Perfectly understand what you are explaining. This is what I had in mind but was unsure. Thanks again for your help.


----------



## AtlanticWBConst.

hgiljr said:


> Perfectly understand what you are explaining. This is what I had in mind but was unsure. Thanks again for your help.


U R welcome....(Glad you could understand what I was trying to convey)


----------



## troubleseeker

hgiljr said:


> Perfectly understand what you are explaining. This is what I had in mind but was unsure. Thanks again for your help.


 
The miters should be 22.5 degree angles, This is what I usually see done in this situation.


----------



## AtlanticWBConst.

troubleseeker said:


> The miters should be 22.5 degree angles, This is what I usually see done in this situation.

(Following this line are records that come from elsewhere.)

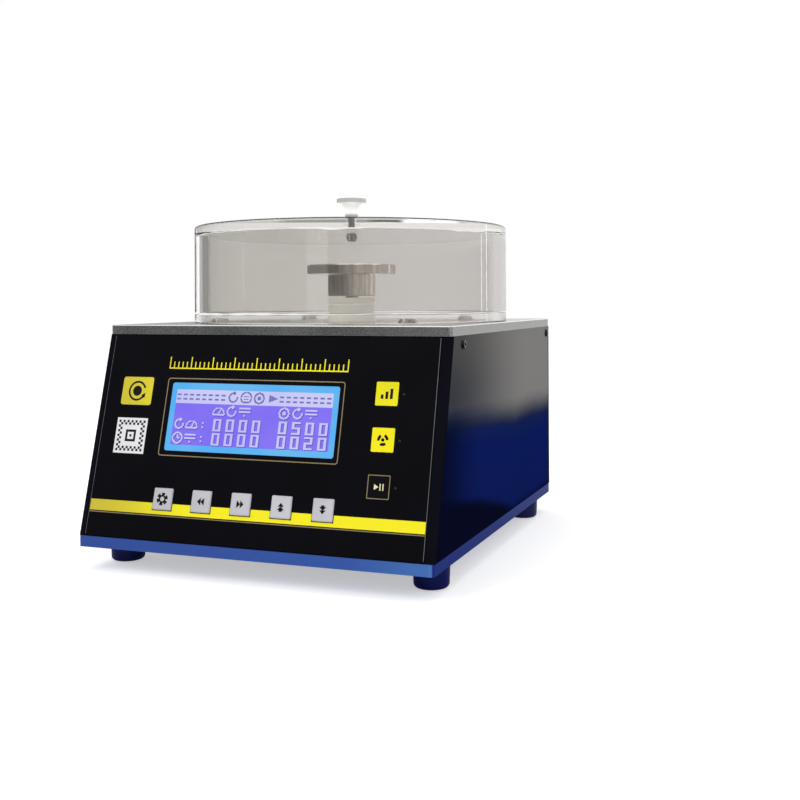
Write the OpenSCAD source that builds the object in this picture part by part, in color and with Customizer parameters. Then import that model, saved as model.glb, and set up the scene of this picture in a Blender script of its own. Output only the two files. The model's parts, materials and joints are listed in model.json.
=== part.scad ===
// Bench-top spin coater: a sloping control panel on a plate-and-post case, a hollow
// motor spindle with a vacuum chuck, and a clear lift-off lid over it.
// Millimetres, +Z up, the front faces -Y, the origin is under the middle of the case.

/* [Case] */
// Height of the case between the base plate and the deck
case_h = 111.4; // [108:0.2:140]
// Thickness of the base plate
base_t = 6; // [4:0.5:10]
// Thickness of the deck plate that the lid stands on
deck_t = 5.4; // [5:0.2:8]
// Corner radius of both plates
plate_corner_r = 2; // [0.5:0.5:5]
// Bevel along the top edge of the deck plate
deck_bevel = 0.5; // [0.2:0.1:1]
// Thickness of the side and rear sheets
sheet_t = 2; // [1:0.5:3]
// Width of the flanges that fasten the sheets
flange_w = 12; // [10:1:20]
// Side of the square corner posts
post_w = 14; // [12:1:20]
// Distance from the deck's front edge to the middle of the front posts
front_post_inset = 18; // [16:1:30]

/* [Feet] */
// Height of a rubber foot
foot_h = 12.8; // [8:0.2:25]
// Diameter of a rubber foot at the base plate
foot_d = 20; // [16:0.5:30]
// How much narrower a foot is at the floor
foot_taper = 1; // [0:0.2:4]
// Rounding of a foot's lower edge
foot_round = 2.4; // [1:0.2:4]
// Distance from the case's side to the middle of a foot
foot_side_inset = 11.8; // [11:0.2:30]
// Distance from the base plate's front or rear edge to the middle of a foot
foot_end_inset = 29.8; // [20:0.2:50]

/* [Front panel] */
// Lean of the front panel from upright, in degrees
panel_tilt = 15; // [8:1:20]
// Thickness of the front panel's face
face_t = 3; // [2:0.5:4]
// Setback of the face behind the plates' front edges
face_setback = 0.9; // [0.7:0.1:2]
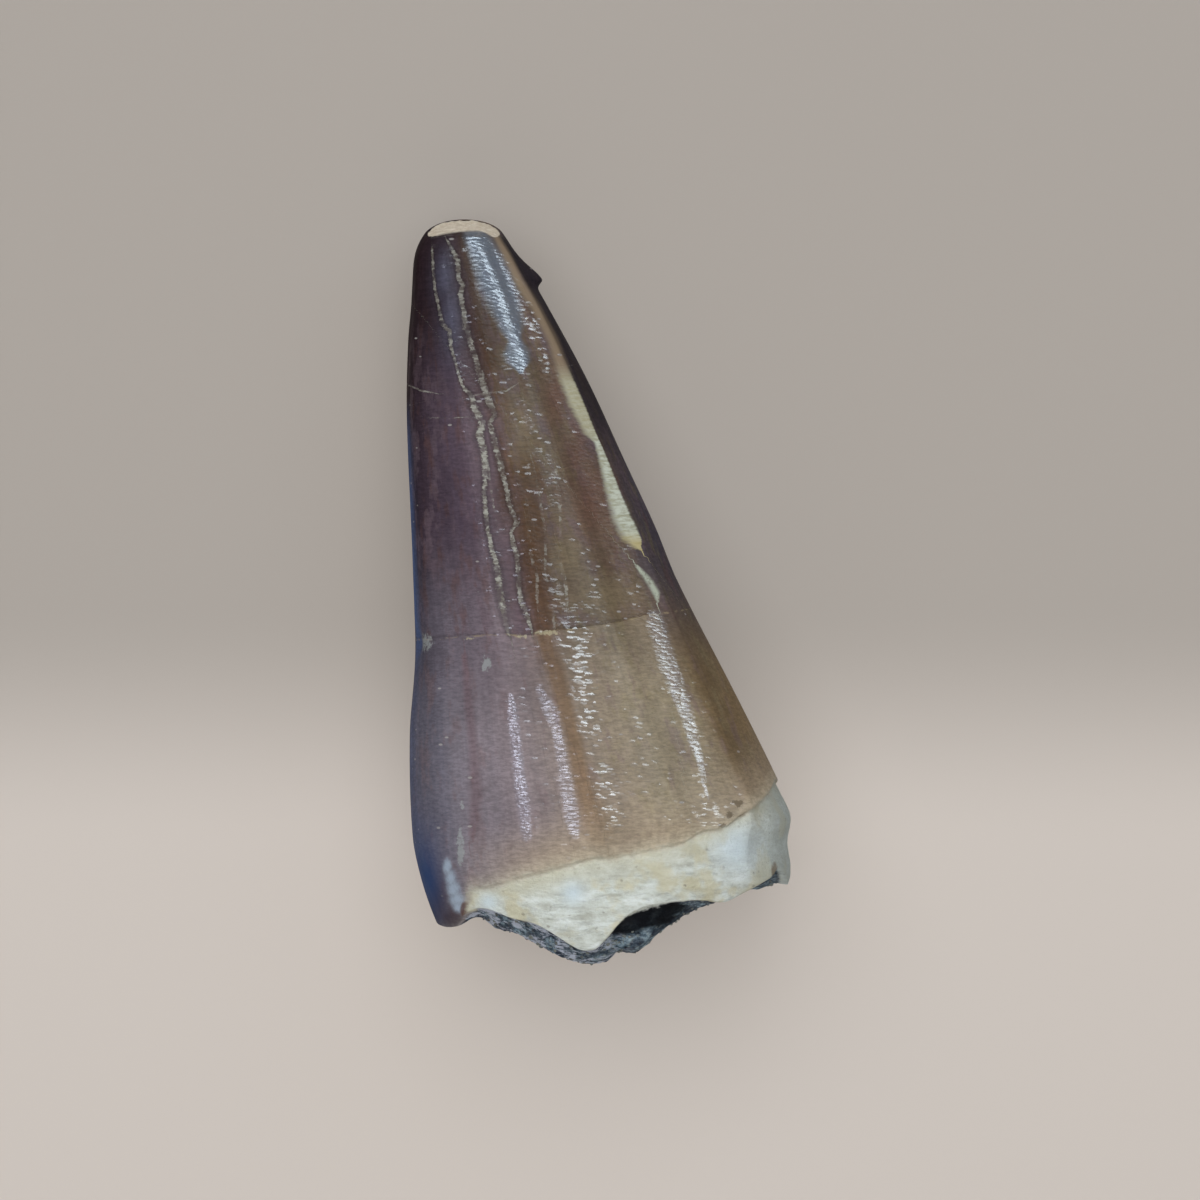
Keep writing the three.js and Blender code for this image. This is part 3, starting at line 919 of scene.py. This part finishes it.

... Yes, that is right.....
I couldn't remember the exact degrees, when I responded to the post...been about 3 years since I had to do an install like that...

Thanks troubleseeker...

FWIW- 

(22.5 degree is where to start your test cuts... see if your walls meet up....Some corners may be 'slightly off' and would/may...need adjustments to that...)


----------



## paulmar

*How about 15-degree cuts?*

The 22.5-degree cuts are a great idea, but it led me to thinking "Why not use two small pieces instead of just one to make it blend in with the corner even better?" So in total, you would use four pieces of baseboard for the corner, each cut at 15 degrees. It took me a couple of hours to get it right for just one corner, but once you have one done, it's easy to use as a template for the others. WARNING: Do not attempt to hold the tiny piece with your hand while you cut it with a miter saw. Use a heavy duty packing tape or duct tape to keep your 1-inch long piece from getting damaged. A wood file also helps to fine tune the cuts for a perfect fit.


----------



## Thurman

Having done this also, may I recommend: After you have made your final cuts and just before you do your final nailing, put caulk on the sides of the molding so that it sort of "oozes" out when the pieces are put in place, then trim the caulk. This seems to make it easier to me than trying to caulk even the smallest gap after the molding is installed. Just my two cents worth, David


----------



## mj662

Wanted to give some specific as I did not find the answer here, Just messing around with the angle is not that much help. This took me over an hour and allot of waisted wood!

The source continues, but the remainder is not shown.